═══ RECORDED DATA

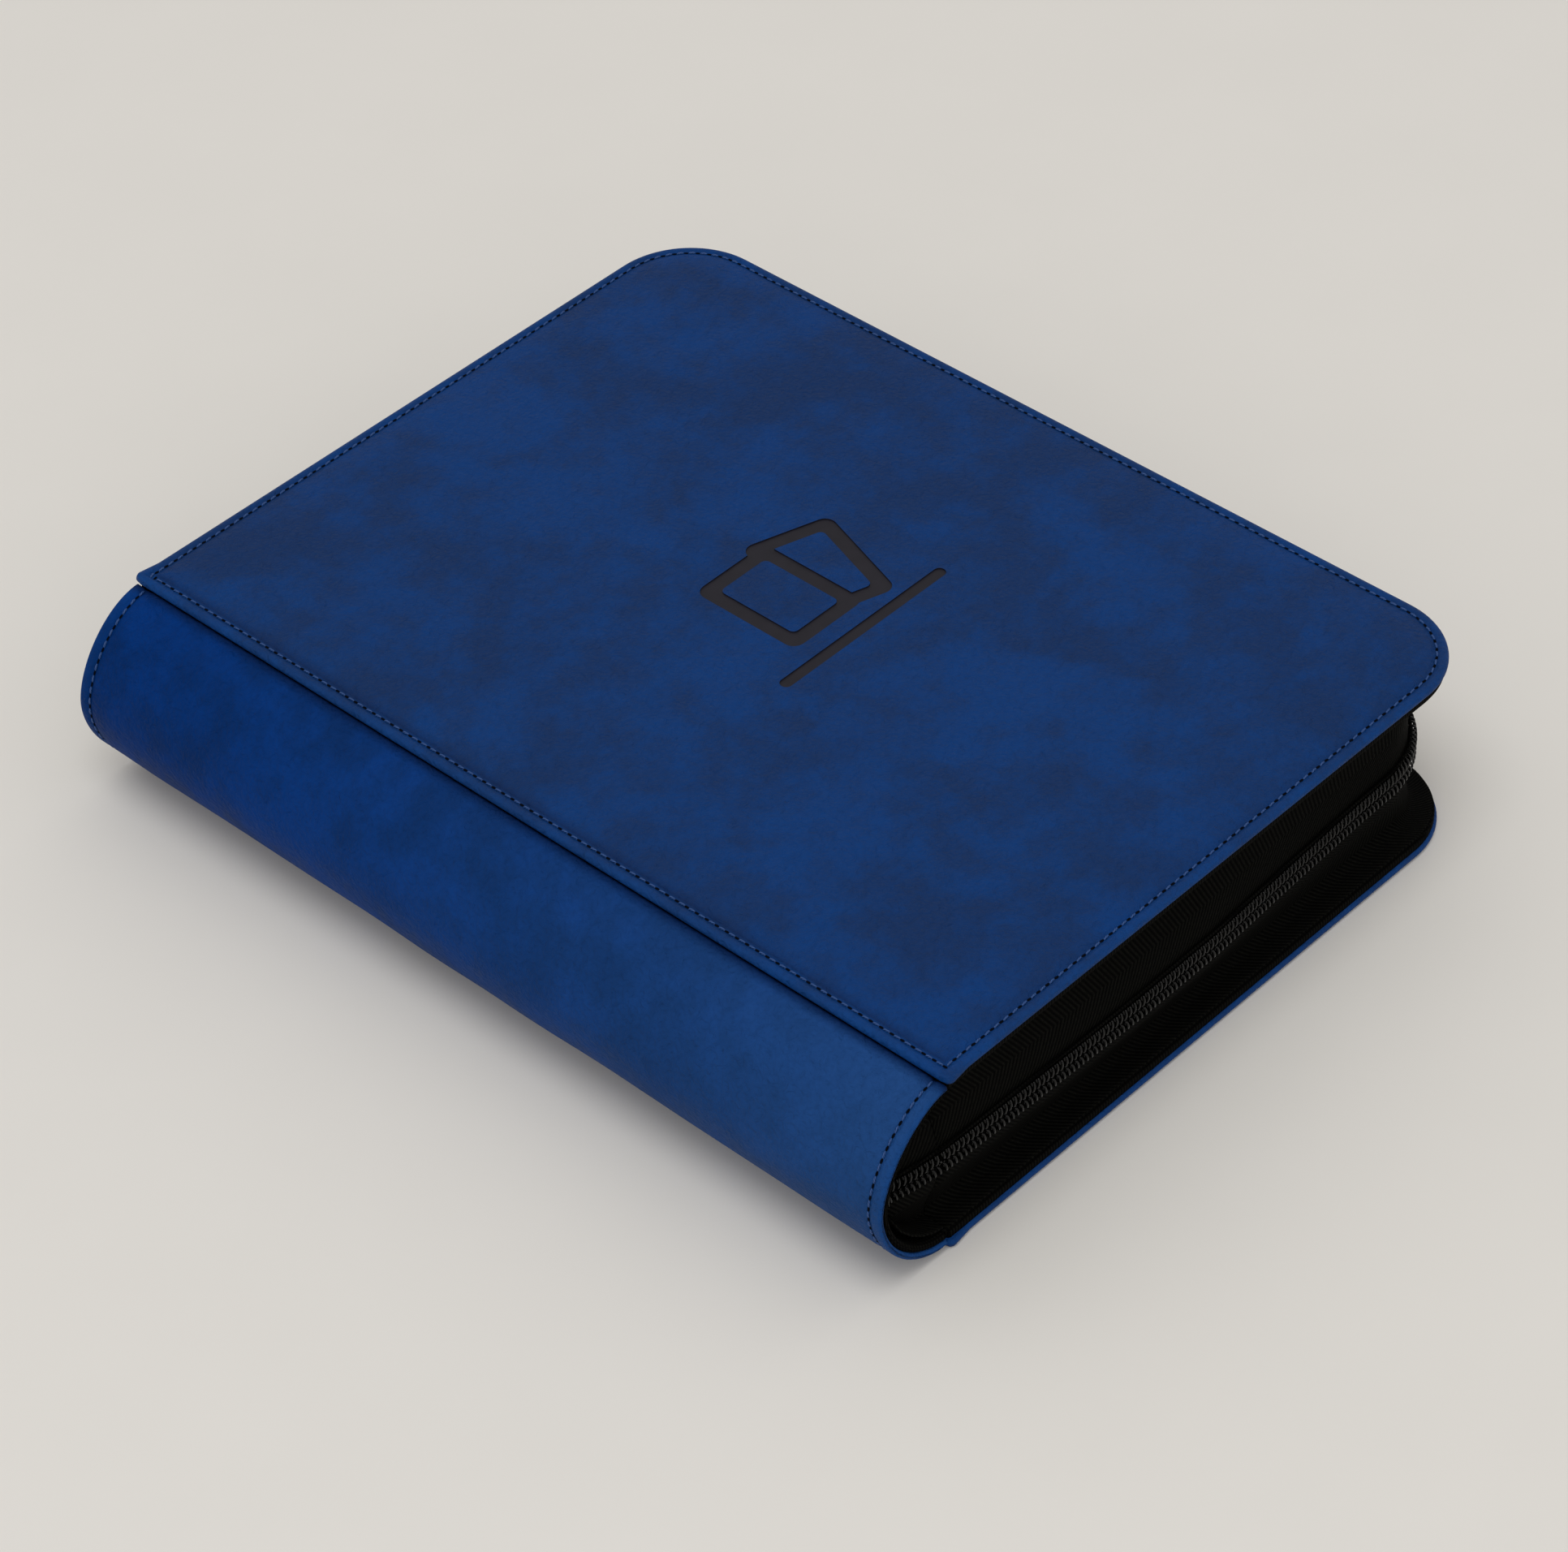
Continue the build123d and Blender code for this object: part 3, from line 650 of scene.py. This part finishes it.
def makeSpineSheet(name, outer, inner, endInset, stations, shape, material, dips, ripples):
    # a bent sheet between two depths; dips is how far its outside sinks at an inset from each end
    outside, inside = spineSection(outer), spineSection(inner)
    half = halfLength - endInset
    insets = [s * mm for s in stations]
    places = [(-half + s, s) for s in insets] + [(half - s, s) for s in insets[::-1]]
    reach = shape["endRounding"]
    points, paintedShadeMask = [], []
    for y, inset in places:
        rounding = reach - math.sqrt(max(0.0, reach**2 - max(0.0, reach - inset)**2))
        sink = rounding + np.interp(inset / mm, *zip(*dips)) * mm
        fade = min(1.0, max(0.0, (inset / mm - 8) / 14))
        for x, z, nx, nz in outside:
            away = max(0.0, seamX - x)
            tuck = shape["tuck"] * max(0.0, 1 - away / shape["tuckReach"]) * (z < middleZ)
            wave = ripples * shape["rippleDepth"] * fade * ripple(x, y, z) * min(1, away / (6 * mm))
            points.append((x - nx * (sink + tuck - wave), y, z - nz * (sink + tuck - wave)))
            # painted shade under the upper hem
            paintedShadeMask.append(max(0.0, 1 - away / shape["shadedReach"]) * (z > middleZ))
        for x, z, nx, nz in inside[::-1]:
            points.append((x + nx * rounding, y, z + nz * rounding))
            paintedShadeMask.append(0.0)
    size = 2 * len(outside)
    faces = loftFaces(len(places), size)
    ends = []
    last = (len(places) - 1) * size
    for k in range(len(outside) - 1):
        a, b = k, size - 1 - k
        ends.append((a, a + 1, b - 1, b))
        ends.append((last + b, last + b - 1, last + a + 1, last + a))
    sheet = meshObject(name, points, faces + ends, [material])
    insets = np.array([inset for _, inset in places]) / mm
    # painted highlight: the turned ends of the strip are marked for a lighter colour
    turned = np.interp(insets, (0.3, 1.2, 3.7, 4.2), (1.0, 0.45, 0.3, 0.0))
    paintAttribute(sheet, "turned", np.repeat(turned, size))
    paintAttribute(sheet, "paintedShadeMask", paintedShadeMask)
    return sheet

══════
═══ RECORDED DATA

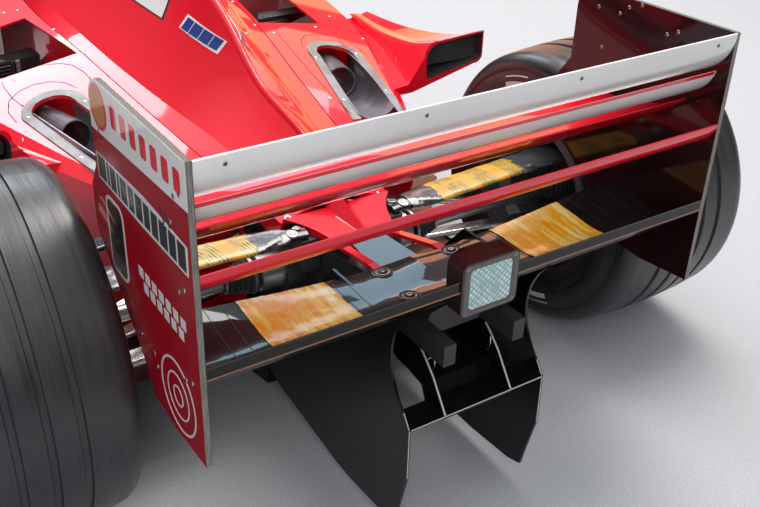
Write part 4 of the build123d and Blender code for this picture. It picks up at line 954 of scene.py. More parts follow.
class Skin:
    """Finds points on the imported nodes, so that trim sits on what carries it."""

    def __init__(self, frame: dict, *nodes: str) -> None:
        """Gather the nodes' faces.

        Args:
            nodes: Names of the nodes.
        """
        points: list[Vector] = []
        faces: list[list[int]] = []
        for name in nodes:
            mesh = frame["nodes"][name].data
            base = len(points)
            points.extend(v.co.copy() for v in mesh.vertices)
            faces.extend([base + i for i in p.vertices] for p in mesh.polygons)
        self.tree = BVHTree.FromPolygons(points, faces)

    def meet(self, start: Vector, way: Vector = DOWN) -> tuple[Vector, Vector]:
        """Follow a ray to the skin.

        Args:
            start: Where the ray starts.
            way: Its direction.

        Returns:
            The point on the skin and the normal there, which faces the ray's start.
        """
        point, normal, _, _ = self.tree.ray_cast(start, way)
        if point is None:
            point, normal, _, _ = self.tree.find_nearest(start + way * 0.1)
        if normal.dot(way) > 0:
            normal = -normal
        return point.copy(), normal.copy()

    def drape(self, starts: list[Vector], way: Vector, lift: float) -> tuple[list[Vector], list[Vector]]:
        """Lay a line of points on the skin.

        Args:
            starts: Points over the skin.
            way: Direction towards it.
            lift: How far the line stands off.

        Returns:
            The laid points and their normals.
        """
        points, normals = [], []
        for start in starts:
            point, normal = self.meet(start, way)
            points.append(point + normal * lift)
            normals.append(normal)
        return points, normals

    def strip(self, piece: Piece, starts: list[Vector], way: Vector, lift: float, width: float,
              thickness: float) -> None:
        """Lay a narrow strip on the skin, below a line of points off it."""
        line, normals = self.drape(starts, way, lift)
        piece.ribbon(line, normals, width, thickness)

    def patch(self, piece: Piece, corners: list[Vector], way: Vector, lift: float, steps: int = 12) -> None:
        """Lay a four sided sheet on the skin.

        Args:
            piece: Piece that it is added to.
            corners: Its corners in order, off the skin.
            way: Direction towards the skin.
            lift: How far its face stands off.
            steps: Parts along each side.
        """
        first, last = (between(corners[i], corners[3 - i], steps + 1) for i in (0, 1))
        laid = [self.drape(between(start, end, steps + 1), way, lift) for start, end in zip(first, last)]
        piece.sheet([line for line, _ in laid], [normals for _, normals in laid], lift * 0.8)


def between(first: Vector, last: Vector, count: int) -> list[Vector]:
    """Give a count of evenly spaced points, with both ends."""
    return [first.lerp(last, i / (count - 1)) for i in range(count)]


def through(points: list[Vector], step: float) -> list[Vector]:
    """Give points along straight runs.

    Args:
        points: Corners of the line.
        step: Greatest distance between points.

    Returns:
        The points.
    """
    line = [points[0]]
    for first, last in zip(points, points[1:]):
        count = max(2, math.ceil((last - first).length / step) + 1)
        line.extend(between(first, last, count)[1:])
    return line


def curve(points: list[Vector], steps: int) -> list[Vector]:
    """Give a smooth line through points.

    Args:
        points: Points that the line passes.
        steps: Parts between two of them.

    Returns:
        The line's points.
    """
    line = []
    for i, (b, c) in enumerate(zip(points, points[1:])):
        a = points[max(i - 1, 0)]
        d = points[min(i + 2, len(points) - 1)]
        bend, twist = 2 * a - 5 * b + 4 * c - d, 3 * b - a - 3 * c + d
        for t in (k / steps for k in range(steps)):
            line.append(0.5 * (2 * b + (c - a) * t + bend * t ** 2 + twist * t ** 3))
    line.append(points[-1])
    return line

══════

Of the entries listed above, reproduce only the lines starting at the line containing "Write part 4" and ending at the line containing "lift: How far the". Include both, exactly as they stand.

**WRITTEN ANSWER:**
Write part 4 of the build123d and Blender code for this picture. It picks up at line 954 of scene.py. More parts follow.
class Skin:
    """Finds points on the imported nodes, so that trim sits on what carries it."""

    def __init__(self, frame: dict, *nodes: str) -> None:
        """Gather the nodes' faces.

        Args:
            nodes: Names of the nodes.
        """
        points: list[Vector] = []
        faces: list[list[int]] = []
        for name in nodes:
            mesh = frame["nodes"][name].data
            base = len(points)
            points.extend(v.co.copy() for v in mesh.vertices)
            faces.extend([base + i for i in p.vertices] for p in mesh.polygons)
        self.tree = BVHTree.FromPolygons(points, faces)

    def meet(self, start: Vector, way: Vector = DOWN) -> tuple[Vector, Vector]:
        """Follow a ray to the skin.

        Args:
            start: Where the ray starts.
            way: Its direction.

        Returns:
            The point on the skin and the normal there, which faces the ray's start.
        """
        point, normal, _, _ = self.tree.ray_cast(start, way)
        if point is None:
            point, normal, _, _ = self.tree.find_nearest(start + way * 0.1)
        if normal.dot(way) > 0:
            normal = -normal
        return point.copy(), normal.copy()

    def drape(self, starts: list[Vector], way: Vector, lift: float) -> tuple[list[Vector], list[Vector]]:
        """Lay a line of points on the skin.

        Args:
            starts: Points over the skin.
            way: Direction towards it.
            lift: How far the line stands off.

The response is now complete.